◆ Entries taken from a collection
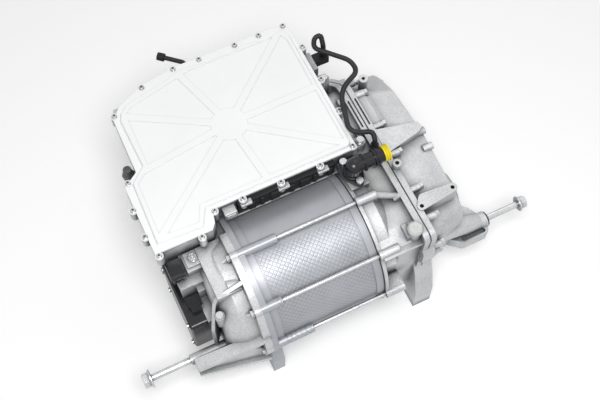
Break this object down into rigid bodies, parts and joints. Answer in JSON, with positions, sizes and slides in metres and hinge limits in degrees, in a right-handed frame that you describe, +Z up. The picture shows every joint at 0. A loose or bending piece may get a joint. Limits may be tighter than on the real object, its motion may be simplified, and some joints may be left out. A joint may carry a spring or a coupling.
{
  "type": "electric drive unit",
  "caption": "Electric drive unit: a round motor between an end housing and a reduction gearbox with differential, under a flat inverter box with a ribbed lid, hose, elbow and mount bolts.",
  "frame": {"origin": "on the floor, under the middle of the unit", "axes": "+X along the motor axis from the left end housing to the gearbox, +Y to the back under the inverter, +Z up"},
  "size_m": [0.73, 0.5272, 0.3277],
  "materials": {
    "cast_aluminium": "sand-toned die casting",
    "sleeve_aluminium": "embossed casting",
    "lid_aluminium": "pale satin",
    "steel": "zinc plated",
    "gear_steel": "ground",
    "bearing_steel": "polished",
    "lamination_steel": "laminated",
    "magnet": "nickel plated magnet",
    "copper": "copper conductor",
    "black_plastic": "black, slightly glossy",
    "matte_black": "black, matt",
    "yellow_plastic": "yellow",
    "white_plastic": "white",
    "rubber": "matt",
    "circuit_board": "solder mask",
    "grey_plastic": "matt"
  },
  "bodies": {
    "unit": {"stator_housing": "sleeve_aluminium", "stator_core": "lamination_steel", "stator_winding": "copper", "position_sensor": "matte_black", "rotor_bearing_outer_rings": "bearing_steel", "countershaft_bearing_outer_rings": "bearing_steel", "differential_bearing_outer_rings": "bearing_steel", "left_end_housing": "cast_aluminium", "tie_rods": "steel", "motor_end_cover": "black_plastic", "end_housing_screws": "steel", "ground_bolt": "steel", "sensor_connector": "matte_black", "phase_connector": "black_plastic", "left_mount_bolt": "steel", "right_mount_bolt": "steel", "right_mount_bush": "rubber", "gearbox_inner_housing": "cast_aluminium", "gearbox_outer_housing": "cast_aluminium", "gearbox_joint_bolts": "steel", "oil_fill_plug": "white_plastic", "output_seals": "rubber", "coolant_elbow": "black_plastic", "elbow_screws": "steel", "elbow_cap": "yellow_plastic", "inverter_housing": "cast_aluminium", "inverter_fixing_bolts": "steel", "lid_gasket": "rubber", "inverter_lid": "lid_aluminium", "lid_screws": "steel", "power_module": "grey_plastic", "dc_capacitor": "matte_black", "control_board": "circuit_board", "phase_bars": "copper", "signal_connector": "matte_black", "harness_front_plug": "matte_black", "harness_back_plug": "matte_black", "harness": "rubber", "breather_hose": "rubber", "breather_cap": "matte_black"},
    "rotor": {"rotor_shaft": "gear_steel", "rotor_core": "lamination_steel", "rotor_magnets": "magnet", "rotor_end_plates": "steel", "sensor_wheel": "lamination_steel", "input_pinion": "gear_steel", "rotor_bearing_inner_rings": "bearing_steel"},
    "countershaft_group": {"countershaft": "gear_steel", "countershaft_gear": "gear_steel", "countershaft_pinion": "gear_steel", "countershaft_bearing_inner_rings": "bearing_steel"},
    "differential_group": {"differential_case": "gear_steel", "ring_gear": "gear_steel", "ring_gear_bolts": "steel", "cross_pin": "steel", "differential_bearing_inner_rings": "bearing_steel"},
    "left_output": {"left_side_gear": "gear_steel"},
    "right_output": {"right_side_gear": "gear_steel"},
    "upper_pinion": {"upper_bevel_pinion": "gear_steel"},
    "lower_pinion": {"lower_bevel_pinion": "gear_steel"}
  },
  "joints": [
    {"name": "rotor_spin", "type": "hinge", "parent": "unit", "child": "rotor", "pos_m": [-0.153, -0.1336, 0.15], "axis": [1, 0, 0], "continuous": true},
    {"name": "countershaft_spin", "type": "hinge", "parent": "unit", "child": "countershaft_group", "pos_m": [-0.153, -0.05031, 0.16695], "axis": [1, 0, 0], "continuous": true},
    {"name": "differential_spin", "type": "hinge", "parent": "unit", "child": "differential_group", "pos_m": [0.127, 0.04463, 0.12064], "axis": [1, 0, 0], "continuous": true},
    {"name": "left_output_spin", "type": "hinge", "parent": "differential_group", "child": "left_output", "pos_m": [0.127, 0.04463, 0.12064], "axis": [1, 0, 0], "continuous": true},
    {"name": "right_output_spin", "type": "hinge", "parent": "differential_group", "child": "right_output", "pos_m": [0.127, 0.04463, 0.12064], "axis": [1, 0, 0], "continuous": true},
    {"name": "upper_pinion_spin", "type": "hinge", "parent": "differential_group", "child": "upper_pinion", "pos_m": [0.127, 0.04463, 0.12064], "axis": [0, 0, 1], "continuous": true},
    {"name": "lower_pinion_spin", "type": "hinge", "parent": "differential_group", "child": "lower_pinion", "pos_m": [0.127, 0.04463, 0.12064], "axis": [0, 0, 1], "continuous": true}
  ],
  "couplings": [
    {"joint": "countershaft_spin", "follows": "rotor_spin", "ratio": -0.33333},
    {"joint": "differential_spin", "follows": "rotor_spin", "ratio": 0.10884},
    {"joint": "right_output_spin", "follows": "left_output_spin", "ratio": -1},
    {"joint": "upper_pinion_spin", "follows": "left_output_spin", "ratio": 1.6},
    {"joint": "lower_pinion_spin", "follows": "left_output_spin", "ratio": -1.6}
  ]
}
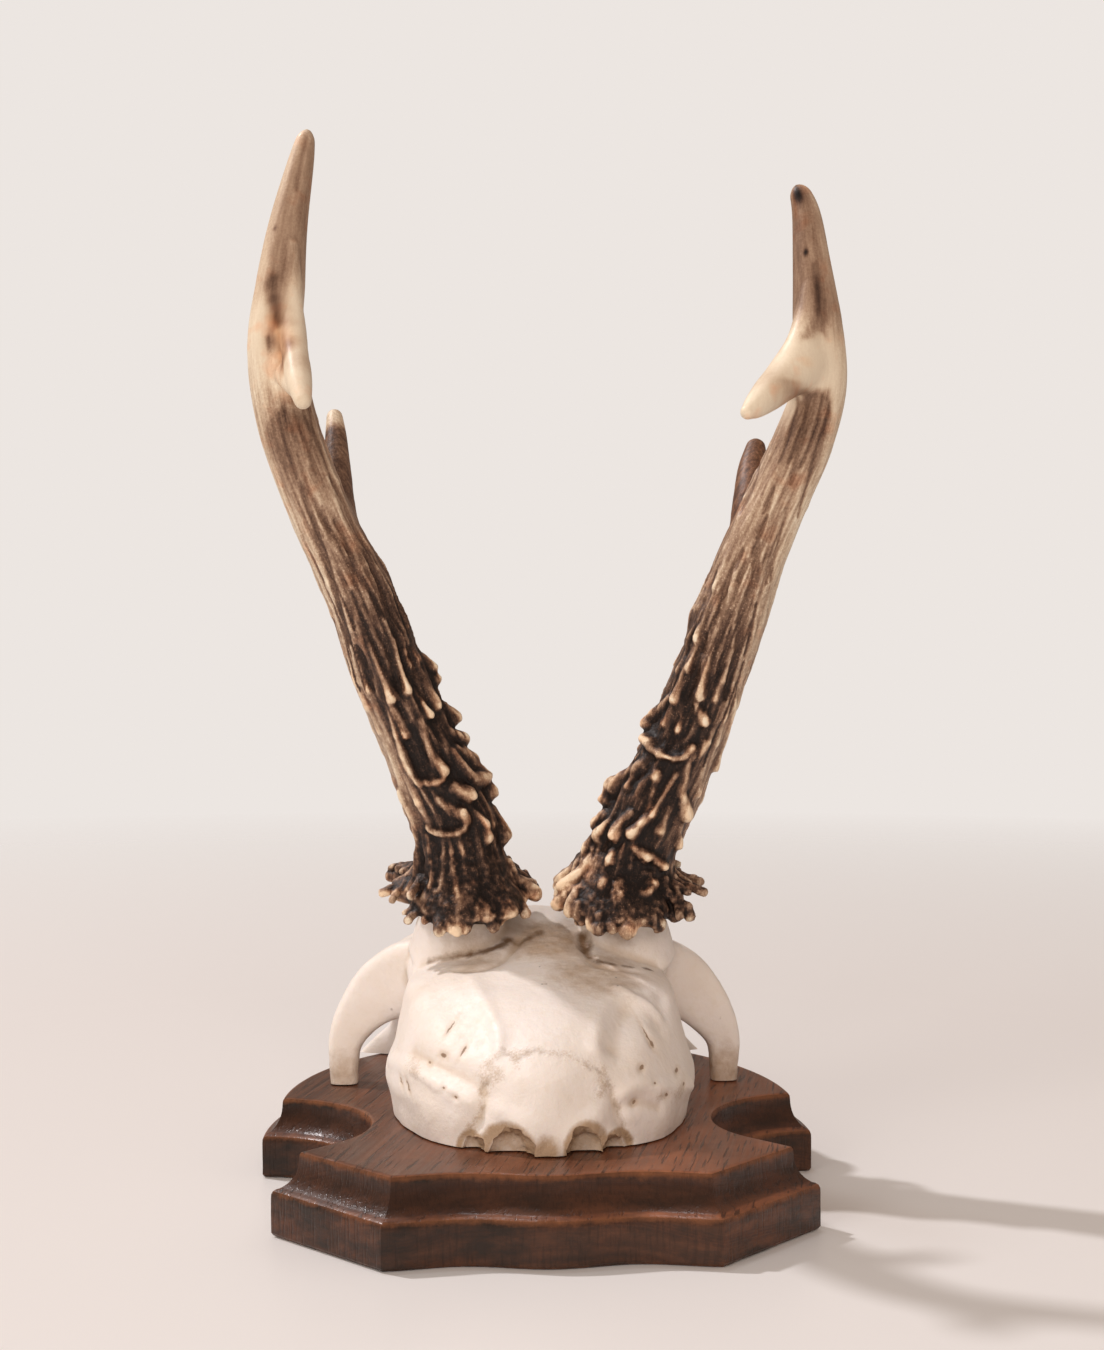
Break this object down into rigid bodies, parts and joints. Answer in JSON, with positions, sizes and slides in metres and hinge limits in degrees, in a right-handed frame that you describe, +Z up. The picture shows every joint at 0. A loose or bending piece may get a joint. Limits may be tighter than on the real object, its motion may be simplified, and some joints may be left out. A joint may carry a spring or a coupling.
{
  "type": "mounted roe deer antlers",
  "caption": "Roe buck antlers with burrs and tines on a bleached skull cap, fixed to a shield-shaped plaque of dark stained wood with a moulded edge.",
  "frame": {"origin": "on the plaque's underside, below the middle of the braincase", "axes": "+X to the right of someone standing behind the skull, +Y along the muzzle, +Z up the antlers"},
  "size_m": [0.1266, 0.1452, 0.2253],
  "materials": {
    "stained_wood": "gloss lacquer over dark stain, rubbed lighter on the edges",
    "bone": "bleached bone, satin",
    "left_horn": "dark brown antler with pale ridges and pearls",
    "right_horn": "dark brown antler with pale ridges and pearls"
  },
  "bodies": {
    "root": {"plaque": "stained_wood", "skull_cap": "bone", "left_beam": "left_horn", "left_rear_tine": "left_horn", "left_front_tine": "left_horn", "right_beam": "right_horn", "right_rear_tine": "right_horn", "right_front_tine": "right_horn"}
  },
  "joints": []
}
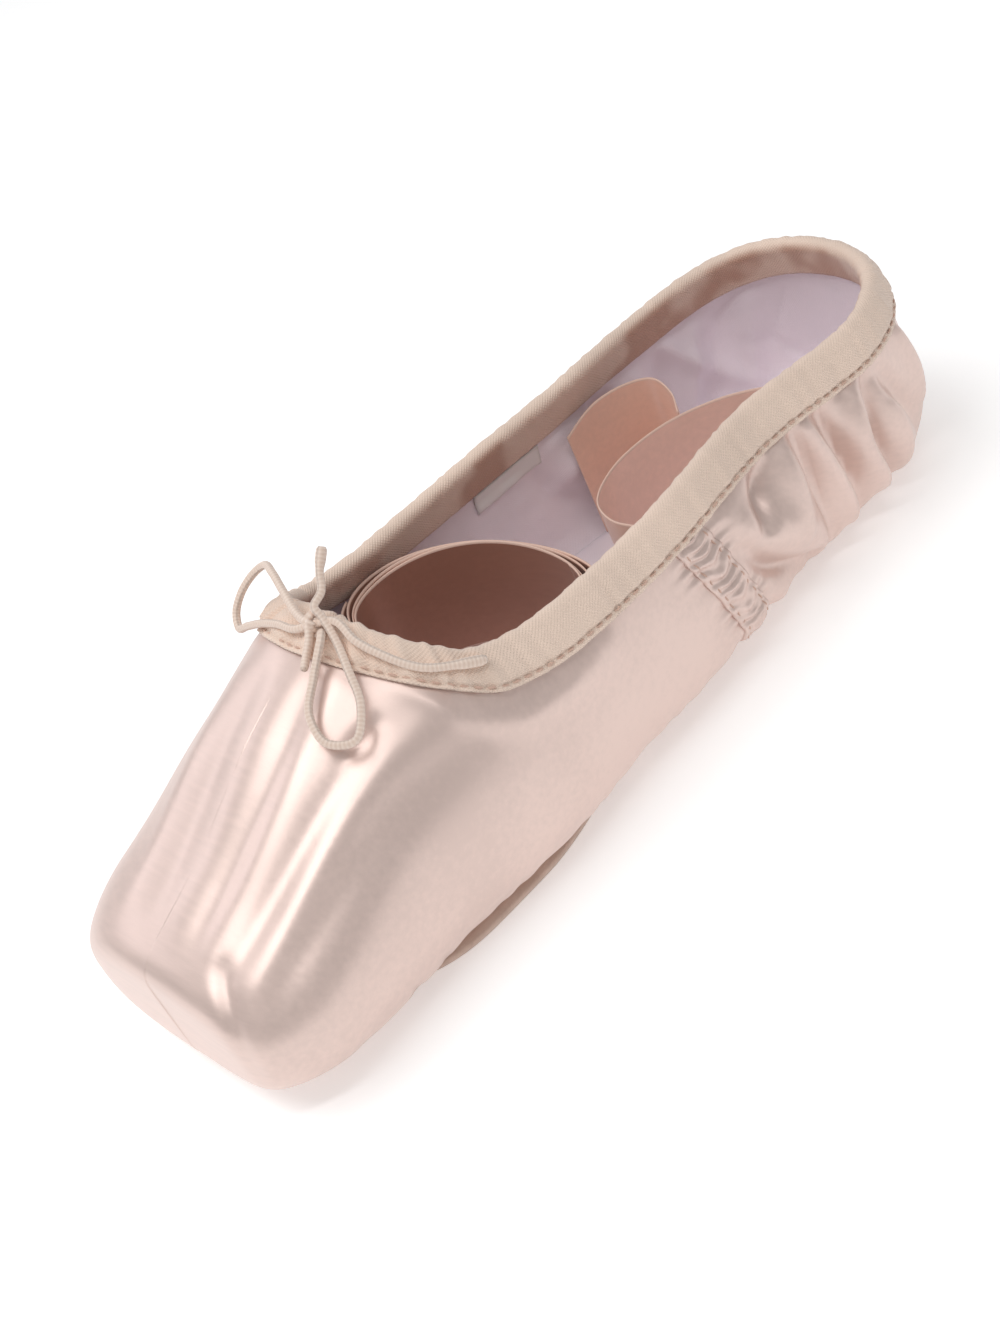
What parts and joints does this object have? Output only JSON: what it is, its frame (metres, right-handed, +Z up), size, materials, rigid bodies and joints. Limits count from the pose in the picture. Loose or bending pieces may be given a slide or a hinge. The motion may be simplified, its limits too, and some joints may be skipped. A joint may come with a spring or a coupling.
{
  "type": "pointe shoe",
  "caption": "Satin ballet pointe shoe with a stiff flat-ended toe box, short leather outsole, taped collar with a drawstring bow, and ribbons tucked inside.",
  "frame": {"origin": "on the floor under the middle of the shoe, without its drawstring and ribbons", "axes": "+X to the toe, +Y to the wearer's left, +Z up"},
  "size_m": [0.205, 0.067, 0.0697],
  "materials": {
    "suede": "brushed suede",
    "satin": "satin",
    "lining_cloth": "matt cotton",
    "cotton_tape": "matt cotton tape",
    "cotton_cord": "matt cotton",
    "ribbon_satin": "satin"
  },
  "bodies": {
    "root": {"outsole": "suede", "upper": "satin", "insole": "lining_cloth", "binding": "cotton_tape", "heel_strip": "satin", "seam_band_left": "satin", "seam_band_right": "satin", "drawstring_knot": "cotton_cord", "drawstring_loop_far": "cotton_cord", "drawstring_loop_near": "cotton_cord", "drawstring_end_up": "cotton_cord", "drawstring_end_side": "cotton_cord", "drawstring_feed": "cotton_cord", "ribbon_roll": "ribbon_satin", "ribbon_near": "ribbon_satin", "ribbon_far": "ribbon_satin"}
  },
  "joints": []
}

◆ Stated exercise
Restate the listing above word for word.

◆ Response to this exercise
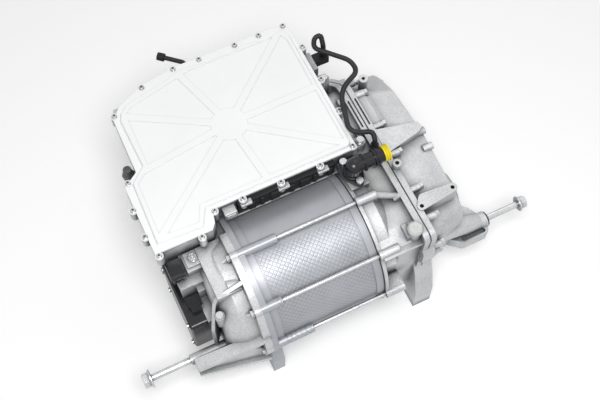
Break this object down into rigid bodies, parts and joints. Answer in JSON, with positions, sizes and slides in metres and hinge limits in degrees, in a right-handed frame that you describe, +Z up. The picture shows every joint at 0. A loose or bending piece may get a joint. Limits may be tighter than on the real object, its motion may be simplified, and some joints may be left out. A joint may carry a spring or a coupling.
{
  "type": "electric drive unit",
  "caption": "Electric drive unit: a round motor between an end housing and a reduction gearbox with differential, under a flat inverter box with a ribbed lid, hose, elbow and mount bolts.",
  "frame": {"origin": "on the floor, under the middle of the unit", "axes": "+X along the motor axis from the left end housing to the gearbox, +Y to the back under the inverter, +Z up"},
  "size_m": [0.73, 0.5272, 0.3277],
  "materials": {
    "cast_aluminium": "sand-toned die casting",
    "sleeve_aluminium": "embossed casting",
    "lid_aluminium": "pale satin",
    "steel": "zinc plated",
    "gear_steel": "ground",
    "bearing_steel": "polished",
    "lamination_steel": "laminated",
    "magnet": "nickel plated magnet",
    "copper": "copper conductor",
    "black_plastic": "black, slightly glossy",
    "matte_black": "black, matt",
    "yellow_plastic": "yellow",
    "white_plastic": "white",
    "rubber": "matt",
    "circuit_board": "solder mask",
    "grey_plastic": "matt"
  },
  "bodies": {
    "unit": {"stator_housing": "sleeve_aluminium", "stator_core": "lamination_steel", "stator_winding": "copper", "position_sensor": "matte_black", "rotor_bearing_outer_rings": "bearing_steel", "countershaft_bearing_outer_rings": "bearing_steel", "differential_bearing_outer_rings": "bearing_steel", "left_end_housing": "cast_aluminium", "tie_rods": "steel", "motor_end_cover": "black_plastic", "end_housing_screws": "steel", "ground_bolt": "steel", "sensor_connector": "matte_black", "phase_connector": "black_plastic", "left_mount_bolt": "steel", "right_mount_bolt": "steel", "right_mount_bush": "rubber", "gearbox_inner_housing": "cast_aluminium", "gearbox_outer_housing": "cast_aluminium", "gearbox_joint_bolts": "steel", "oil_fill_plug": "white_plastic", "output_seals": "rubber", "coolant_elbow": "black_plastic", "elbow_screws": "steel", "elbow_cap": "yellow_plastic", "inverter_housing": "cast_aluminium", "inverter_fixing_bolts": "steel", "lid_gasket": "rubber", "inverter_lid": "lid_aluminium", "lid_screws": "steel", "power_module": "grey_plastic", "dc_capacitor": "matte_black", "control_board": "circuit_board", "phase_bars": "copper", "signal_connector": "matte_black", "harness_front_plug": "matte_black", "harness_back_plug": "matte_black", "harness": "rubber", "breather_hose": "rubber", "breather_cap": "matte_black"},
    "rotor": {"rotor_shaft": "gear_steel", "rotor_core": "lamination_steel", "rotor_magnets": "magnet", "rotor_end_plates": "steel", "sensor_wheel": "lamination_steel", "input_pinion": "gear_steel", "rotor_bearing_inner_rings": "bearing_steel"},
    "countershaft_group": {"countershaft": "gear_steel", "countershaft_gear": "gear_steel", "countershaft_pinion": "gear_steel", "countershaft_bearing_inner_rings": "bearing_steel"},
    "differential_group": {"differential_case": "gear_steel", "ring_gear": "gear_steel", "ring_gear_bolts": "steel", "cross_pin": "steel", "differential_bearing_inner_rings": "bearing_steel"},
    "left_output": {"left_side_gear": "gear_steel"},
    "right_output": {"right_side_gear": "gear_steel"},
    "upper_pinion": {"upper_bevel_pinion": "gear_steel"},
    "lower_pinion": {"lower_bevel_pinion": "gear_steel"}
  },
  "joints": [
    {"name": "rotor_spin", "type": "hinge", "parent": "unit", "child": "rotor", "pos_m": [-0.153, -0.1336, 0.15], "axis": [1, 0, 0], "continuous": true},
    {"name": "countershaft_spin", "type": "hinge", "parent": "unit", "child": "countershaft_group", "pos_m": [-0.153, -0.05031, 0.16695], "axis": [1, 0, 0], "continuous": true},
    {"name": "differential_spin", "type": "hinge", "parent": "unit", "child": "differential_group", "pos_m": [0.127, 0.04463, 0.12064], "axis": [1, 0, 0], "continuous": true},
    {"name": "left_output_spin", "type": "hinge", "parent": "differential_group", "child": "left_output", "pos_m": [0.127, 0.04463, 0.12064], "axis": [1, 0, 0], "continuous": true},
    {"name": "right_output_spin", "type": "hinge", "parent": "differential_group", "child": "right_output", "pos_m": [0.127, 0.04463, 0.12064], "axis": [1, 0, 0], "continuous": true},
    {"name": "upper_pinion_spin", "type": "hinge", "parent": "differential_group", "child": "upper_pinion", "pos_m": [0.127, 0.04463, 0.12064], "axis": [0, 0, 1], "continuous": true},
    {"name": "lower_pinion_spin", "type": "hinge", "parent": "differential_group", "child": "lower_pinion", "pos_m": [0.127, 0.04463, 0.12064], "axis": [0, 0, 1], "continuous": true}
  ],
  "couplings": [
    {"joint": "countershaft_spin", "follows": "rotor_spin", "ratio": -0.33333},
    {"joint": "differential_spin", "follows": "rotor_spin", "ratio": 0.10884},
    {"joint": "right_output_spin", "follows": "left_output_spin", "ratio": -1},
    {"joint": "upper_pinion_spin", "follows": "left_output_spin", "ratio": 1.6},
    {"joint": "lower_pinion_spin", "follows": "left_output_spin", "ratio": -1.6}
  ]
}
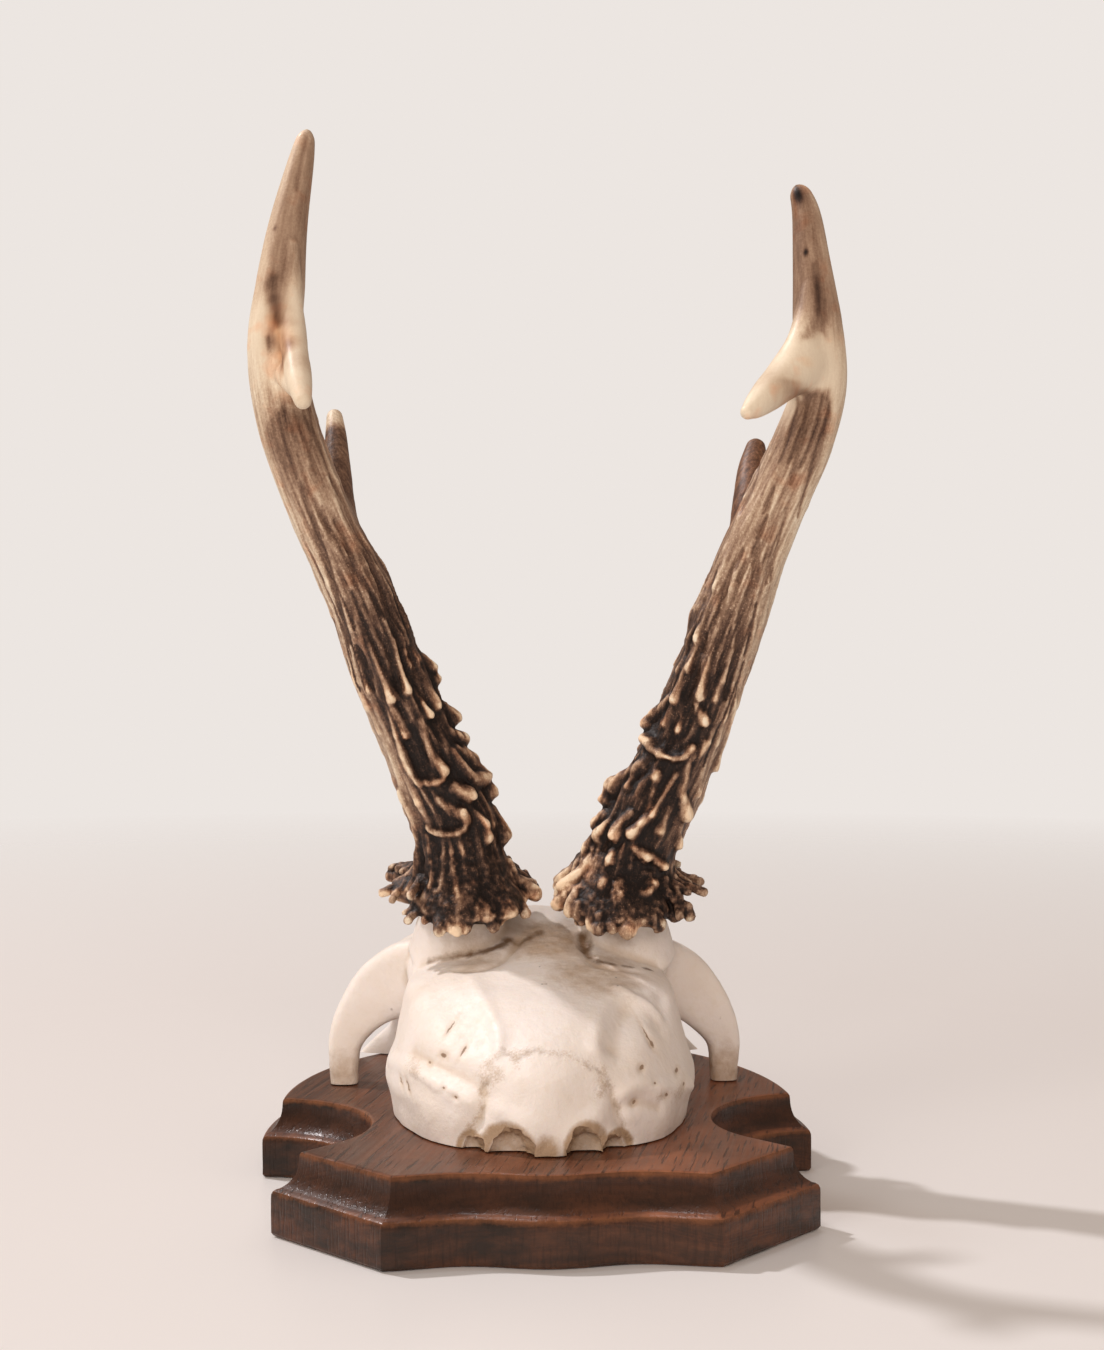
Break this object down into rigid bodies, parts and joints. Answer in JSON, with positions, sizes and slides in metres and hinge limits in degrees, in a right-handed frame that you describe, +Z up. The picture shows every joint at 0. A loose or bending piece may get a joint. Limits may be tighter than on the real object, its motion may be simplified, and some joints may be left out. A joint may carry a spring or a coupling.
{
  "type": "mounted roe deer antlers",
  "caption": "Roe buck antlers with burrs and tines on a bleached skull cap, fixed to a shield-shaped plaque of dark stained wood with a moulded edge.",
  "frame": {"origin": "on the plaque's underside, below the middle of the braincase", "axes": "+X to the right of someone standing behind the skull, +Y along the muzzle, +Z up the antlers"},
  "size_m": [0.1266, 0.1452, 0.2253],
  "materials": {
    "stained_wood": "gloss lacquer over dark stain, rubbed lighter on the edges",
    "bone": "bleached bone, satin",
    "left_horn": "dark brown antler with pale ridges and pearls",
    "right_horn": "dark brown antler with pale ridges and pearls"
  },
  "bodies": {
    "root": {"plaque": "stained_wood", "skull_cap": "bone", "left_beam": "left_horn", "left_rear_tine": "left_horn", "left_front_tine": "left_horn", "right_beam": "right_horn", "right_rear_tine": "right_horn", "right_front_tine": "right_horn"}
  },
  "joints": []
}
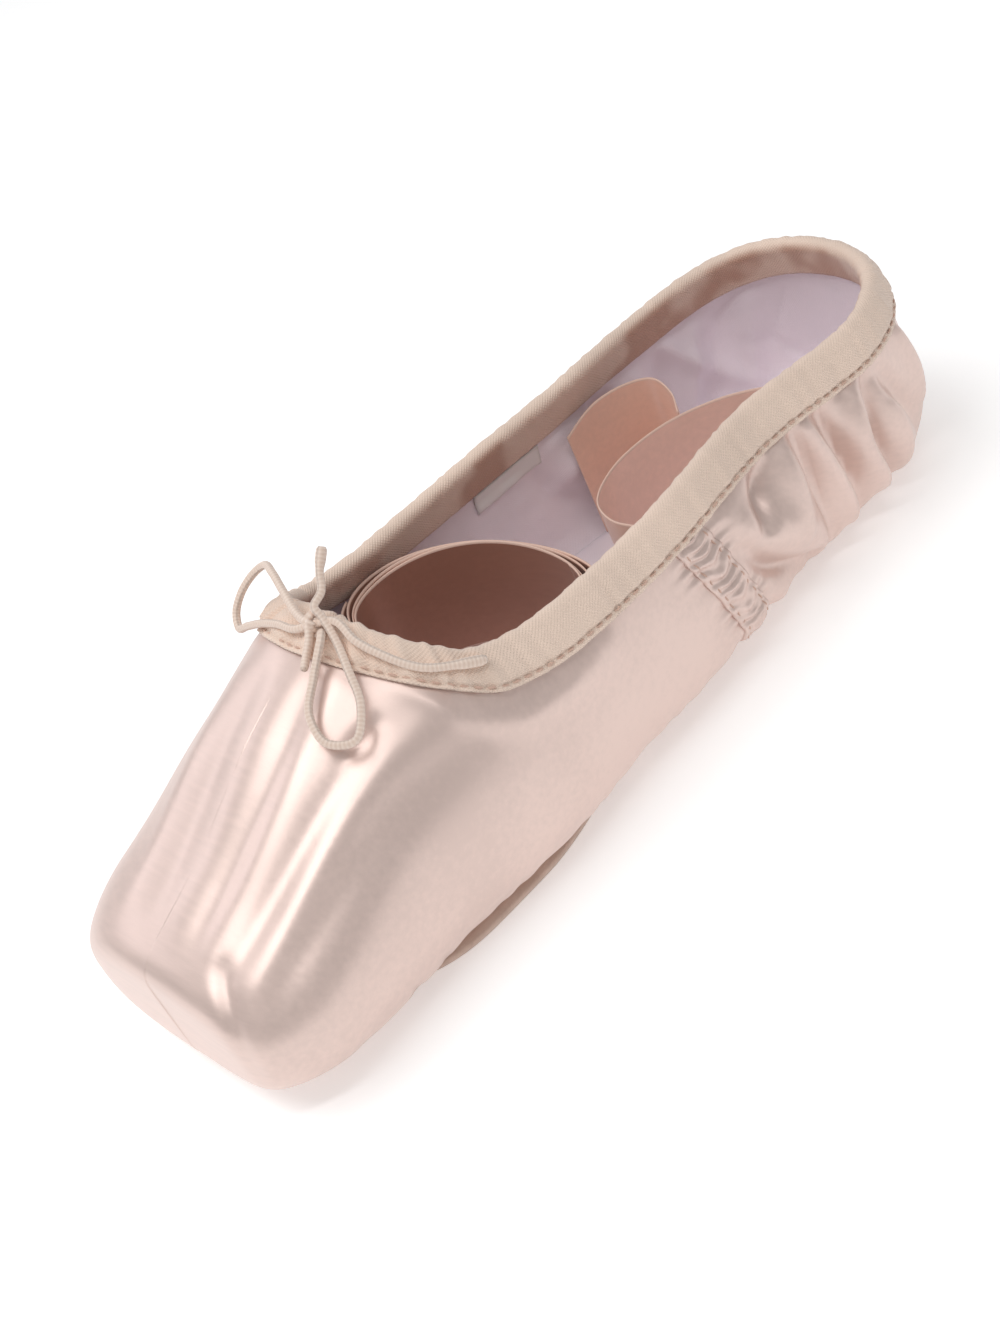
What parts and joints does this object have? Output only JSON: what it is, its frame (metres, right-handed, +Z up), size, materials, rigid bodies and joints. Limits count from the pose in the picture. Loose or bending pieces may be given a slide or a hinge. The motion may be simplified, its limits too, and some joints may be skipped. A joint may come with a spring or a coupling.
{
  "type": "pointe shoe",
  "caption": "Satin ballet pointe shoe with a stiff flat-ended toe box, short leather outsole, taped collar with a drawstring bow, and ribbons tucked inside.",
  "frame": {"origin": "on the floor under the middle of the shoe, without its drawstring and ribbons", "axes": "+X to the toe, +Y to the wearer's left, +Z up"},
  "size_m": [0.205, 0.067, 0.0697],
  "materials": {
    "suede": "brushed suede",
    "satin": "satin",
    "lining_cloth": "matt cotton",
    "cotton_tape": "matt cotton tape",
    "cotton_cord": "matt cotton",
    "ribbon_satin": "satin"
  },
  "bodies": {
    "root": {"outsole": "suede", "upper": "satin", "insole": "lining_cloth", "binding": "cotton_tape", "heel_strip": "satin", "seam_band_left": "satin", "seam_band_right": "satin", "drawstring_knot": "cotton_cord", "drawstring_loop_far": "cotton_cord", "drawstring_loop_near": "cotton_cord", "drawstring_end_up": "cotton_cord", "drawstring_end_side": "cotton_cord", "drawstring_feed": "cotton_cord", "ribbon_roll": "ribbon_satin", "ribbon_near": "ribbon_satin", "ribbon_far": "ribbon_satin"}
  },
  "joints": []
}